The biggest challenge in natural language processing (NLP) is understanding the true meaning behind the words within a sentence. This cannot simply be achieved through a strong tree parser, as it requires human knowledge. The author of any document assumes the reader to possess a basic understanding of the world that enable them to group together sequences of words and grasp the general relationship between actors and actions. A complete understanding of any text demands acknowledgement that words and phrases are only meaningful when considered in proper context.
Expert.ai Studio puts these two (very) different parts of the equation together by providing users with both a parser and a knowledge graph. When combined, these forces can analyze a document and return vast amounts of information about every single element within the text.
Users can then pick the data points they need to deliver their NLP application, shaping the information in the unique way that effectively addresses their specific problem. We call this our NLU (natural language understanding) approach.
Our NLU process is made of a series of analytical techniques:
- Parser: groups words, phrases and proper nouns.
- Sentence analysis: isolates the sentences and different types of clauses.
- POS tagger: assigns grammar types to all the fundamental atoms of the document.
- Logical analysis: identifies the actions as well as their associated subjects and objects.
- Semantic disambiguation: transforms fundamental atoms into concepts.
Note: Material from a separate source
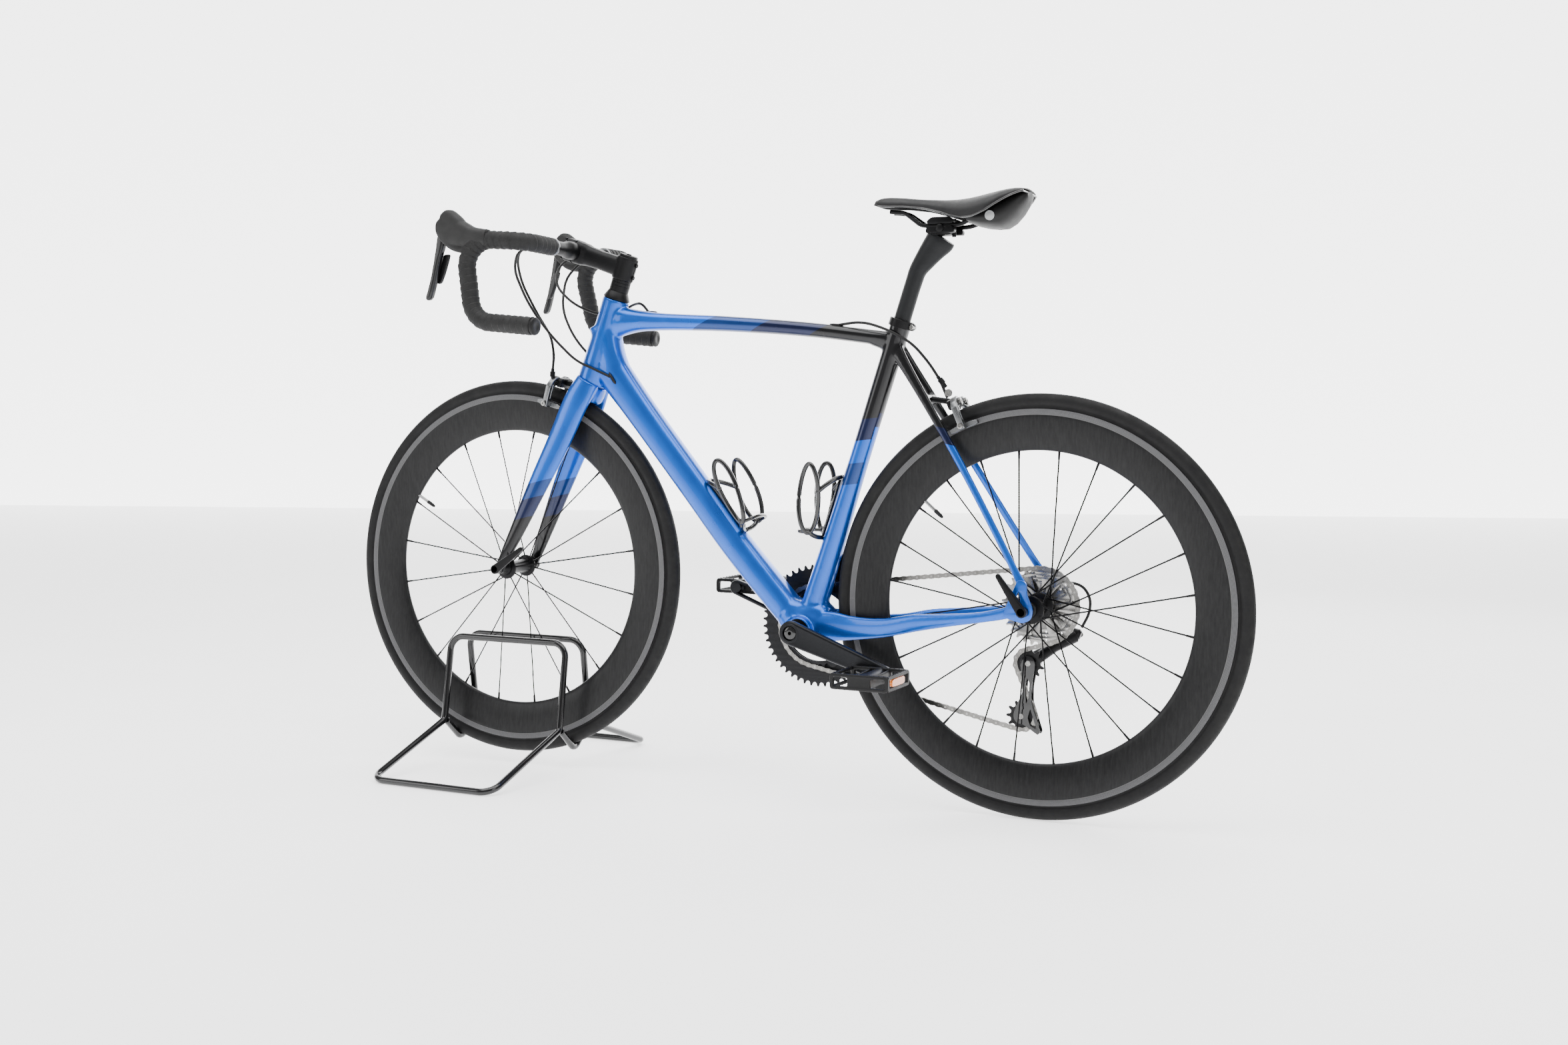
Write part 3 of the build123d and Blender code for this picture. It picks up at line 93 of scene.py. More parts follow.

This final piece of the puzzle leverages all the information stored by our knowledge graph about most concepts belonging to the real world. Consider these examples:
- An apple is a type of fruit, fruit is a type food, and food can be eaten. Therefore, an apple can be eaten.
- To say something is “beautiful” denotes a positive connotation in terms of sentiment. We call these concept syncons (all properties come with them), and we have hundreds of thousands connected within a network of millions of relations and two dimensions (e.g., “is a” and “is part of”).
In other words, Studio comes out of the box with our expert.ai technology that takes care of all the heavy-lifting related to understanding a document at a deeper level. But in most real-life scenarios this isn’t enough. For example, if you’re analyzing a claim related to a car accident, it’s not enough to understand that John Smith is a person, you want to know if he’s the claimant, a witness, a first responder, etc. To put it differently, you need to shape all that information in a way that’s useful to your particular case. That’s when you leverage the other side of Studio, that is the ability to use all of those data points to create a linguistic solution that outputs only what’s relevant about your content and in a way that’s effective for the final user of your application.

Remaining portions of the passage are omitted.